%%

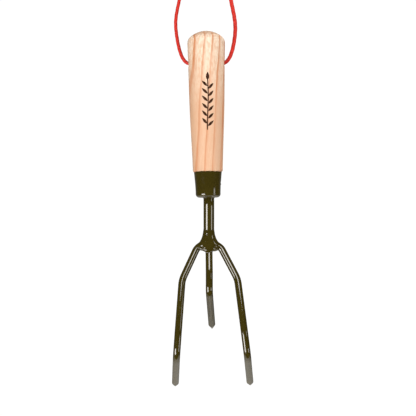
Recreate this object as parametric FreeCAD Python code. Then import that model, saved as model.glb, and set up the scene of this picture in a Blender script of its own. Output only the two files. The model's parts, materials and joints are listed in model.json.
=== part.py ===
import FreeCAD
import Part
import math
import os
from FreeCAD import Vector

# Three-tined hand cultivator, hanging upright by its red cord loop.
# Millimetres, +Z up, +X to the right. The tine tips point towards +Y.
# The origin is the crotch of the loop, straight under its knot, where a peg holds it.
# The tool is drawn about its own hinge, the line of cord through the handle, and is
# then lowered to its place and tilted so that its weight hangs under that hinge.

# ---------------------------------------------------------------- driving sizes
loop_drop = 143.5            # crotch of the loop down to the cord inside the handle
hang_tilt = -0.48            # degrees about X that bring the weight under the hinge

handle_top = 29.9            # top of the dome above the hinge
handle_length = 127.4        # top of the dome to the ferrule's rim
dome_radius = 22.4
shoulder_radius = 17.1
shoulder_round = 7.1
# (distance below the top of the dome, radius) down the turned handle
handle_waist = [(43.0, 16.3), (75.0, 15.55), (107.0, 14.15)]
handle_foot_radius = 13.5
handle_foot_bevel = 1.0

bore_radius = 2.8            # cross bore for the cord
bore_drop = 0.6              # bore axis below the cord, which carries its upper wall
bore_mouth_radius = 3.9      # where the flared mouth meets the handle's side
bore_mouth_rise = 1.2        # mouth above the bore's axis, worn upwards by the cord
bore_mouth_depth = 4.0

ferrule_length = 22.9
ferrule_wall = 1.2
# (distance below the rim, outside radius) down the drawn cup
ferrule_side = [(0.0, 12.55), (6.5, 11.95), (13.0, 11.45), (19.7, 11.2)]
ferrule_corner = 3.2
tenon_overlap = 1.0          # the tenon's outline carried up into the grip
pin_drop = 10.9              # nail below the ferrule's rim
pin_head_radius = 1.55
pin_head_rise = 0.75
pin_shank_radius = 0.8
pin_depth = 4.8
dimple_radius = 2.7
dimple_depth = 0.6
dimple_gap = 0.1             # round the nail's head
tool_clearance = 2.0         # how far cutting shapes stand past a surface

shank_radius = 4.85
shank_aside = 0.55           # the bar enters the ferrule a little to the right of its middle
tang_length = 62.0           # part of the shank above the ferrule's lower face
shank_bend_drop = 5.0        # straight part of the shank below the ferrule
shank_lean = 8.5             # degrees backwards below that
shank_bend_radius = 30.0
ferrule_weld_radius = 5.45
ferrule_weld_height = 0.8
ferrule_weld_edge = 0.1      # thickness of the fillet where it dies out on the shank

tine_radius = 3.2
tip_length = 5.5
side_nose_radius = 1.5
middle_nose_radius = 0.9
joint = (0.1, 5.0, -158.5)   # where the shank's lower end meets the tines
side_start = (1.5, 5.0, -159.7)
# corners of the right tine's centre line, from the joint down to its tip
elbow = (11.0, 5.3, -165.9)
outer_bend = (24.85, -0.3, -194.0)
side_knee = (29.2, -9.4, -239.7)
side_bend = (31.2, -10.6, -260.4)
side_tip = (34.8, 28.5, -293.3)
side_bend_radii = [9.0, 24.0, 60.0, 14.0]
fork_skew = 0.0143           # sideways slant of the outer pair, per unit of depth below the joint
# corners of the middle tine's centre line
middle_knee = (0.1, -1.3, -188.5)
middle_bend = (-0.15, -2.2, -204.8)
middle_tip = (2.1, 30.6, -241.2)
middle_bend_radii = [60.0, 11.5]

# weld lump round the joint: (height, half width, half depth) of its sections
weld_sections = [
    (-149.5, 4.9, 4.9),
    (-153.5, 5.6, 5.3),
    (-157.0, 6.6, 5.5),
    (-160.0, 9.0, 5.4),
    (-163.5, 11.0, 5.0),
    (-166.5, 8.6, 4.2),
]

cord_radius = 1.6
# (x, z) of the cord's route, from its left end in the knot, down through the
# handle and up to its right end; heights are above the hinge
cord_route = [
    (-1.75, 145.0), (-4.0, 130.5), (-10.3, 107.5), (-17.8, 82.5), (-24.3, 57.0),
    (-27.8, 40.0), (-26.6, 25.5), (-24.0, 12.0), (-20.6, 3.9), (-15.6, 0.3),
    (-9.0, -0.1), (-3.0, -0.3), (3.0, -0.3), (9.0, -0.1),
    (15.4, 0.3), (20.3, 4.0), (23.8, 12.5), (26.4, 26.0), (26.7, 38.5),
    (23.5, 55.5), (18.5, 80.5), (11.9, 106.0), (4.9, 129.5), (1.75, 145.0),
]
corner_share = 0.45          # of the shorter run beside a corner, taken up by its arc
knot_width = 12.9            # three wraps of the cord round both legs
knot_depth = 9.7
knot_height = 13.2
knot_round = 2.4
tail_length = 12.0
tail_lean = 15.0             # degrees that each tail leans outwards
tail_offset = 2.0
tail_root = 1.5              # depth of each tail's foot inside the knot

tolerance = 0.01


# ------------------------------------------------------------------- helpers
def unit(vector):
    return Vector(vector).normalize()


def rounded_path(points, radii):
    """A wire of straight runs joined by tangent arcs of the given radii."""
    edges = []
    last = points[0]
    for before, corner, after, radius in zip(points, points[1:], points[2:], radii):
        inward = unit(corner - before)
        outward = unit(after - corner)
        turn = inward.getAngle(outward)
        reach = radius * math.tan(turn / 2)
        start = corner - inward * reach
        end = corner + outward * reach
        to_centre = unit(outward - inward)
        centre = corner + to_centre * (radius / math.cos(turn / 2))
        middle = centre - to_centre * radius
        edges.append(Part.LineSegment(last, start).toShape())
        edges.append(Part.Arc(start, middle, end).toShape())
        last = end
    edges.append(Part.LineSegment(last, points[-1]).toShape())
    return Part.Wire(edges)


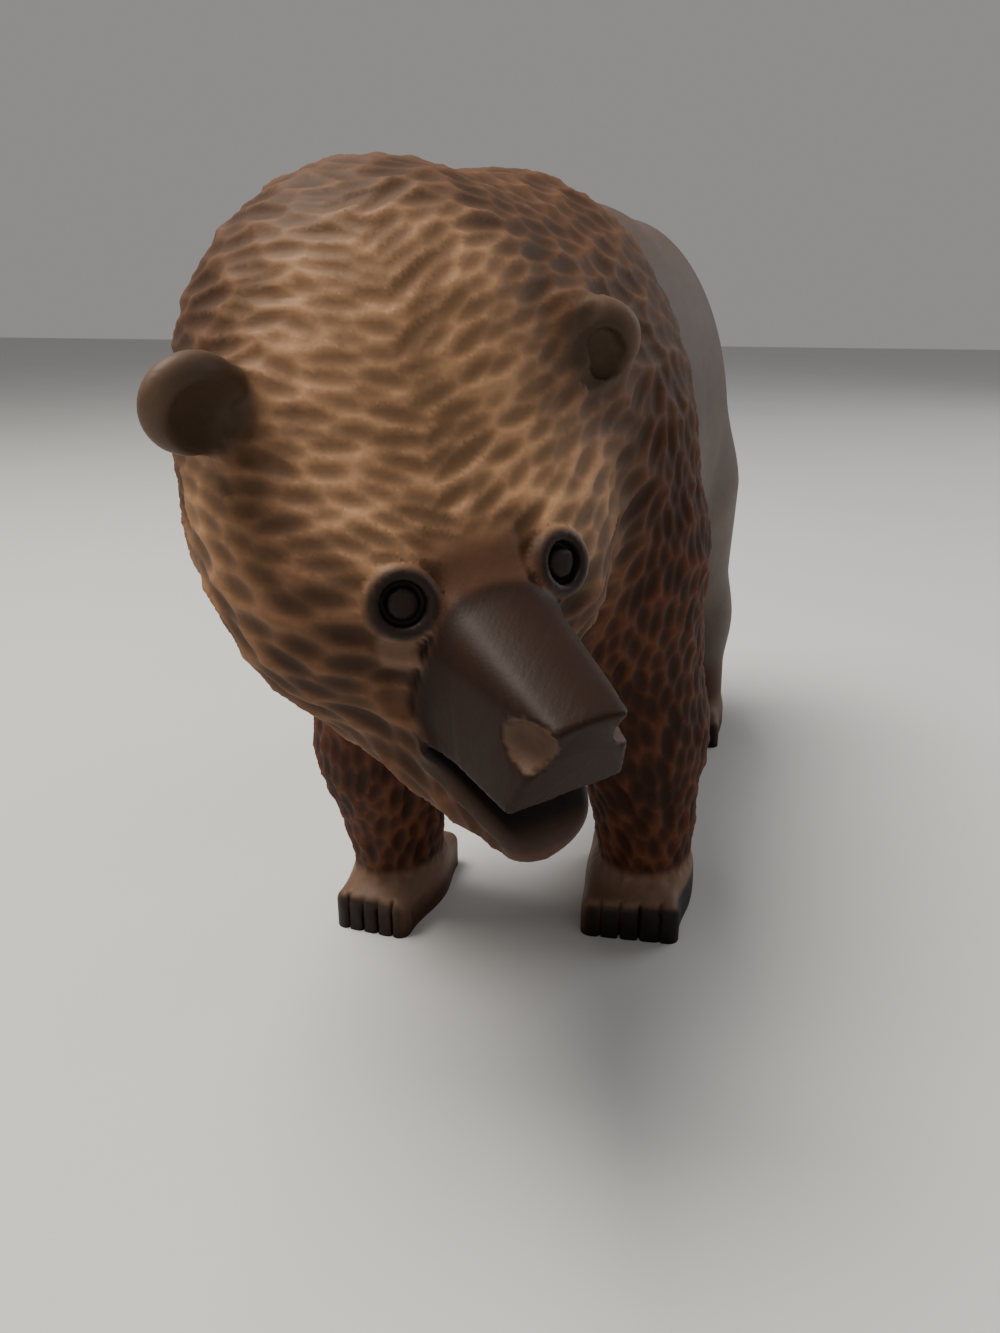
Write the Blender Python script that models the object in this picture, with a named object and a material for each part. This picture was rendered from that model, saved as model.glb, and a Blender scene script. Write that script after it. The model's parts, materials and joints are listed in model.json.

%%

### WHAT YOU SHOULD DO:
Everything from the first line above up to and including the line that contains "from FreeCAD import Vector" should be printed exactly; please print only that.

### REPLY:
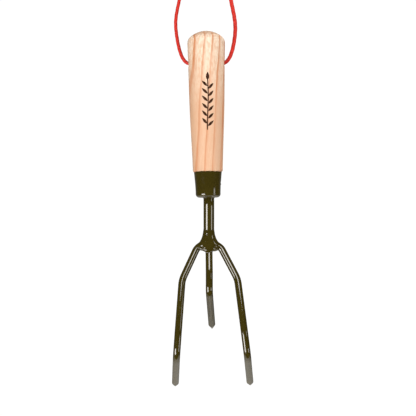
Recreate this object as parametric FreeCAD Python code. Then import that model, saved as model.glb, and set up the scene of this picture in a Blender script of its own. Output only the two files. The model's parts, materials and joints are listed in model.json.
=== part.py ===
import FreeCAD
import Part
import math
import os
from FreeCAD import Vector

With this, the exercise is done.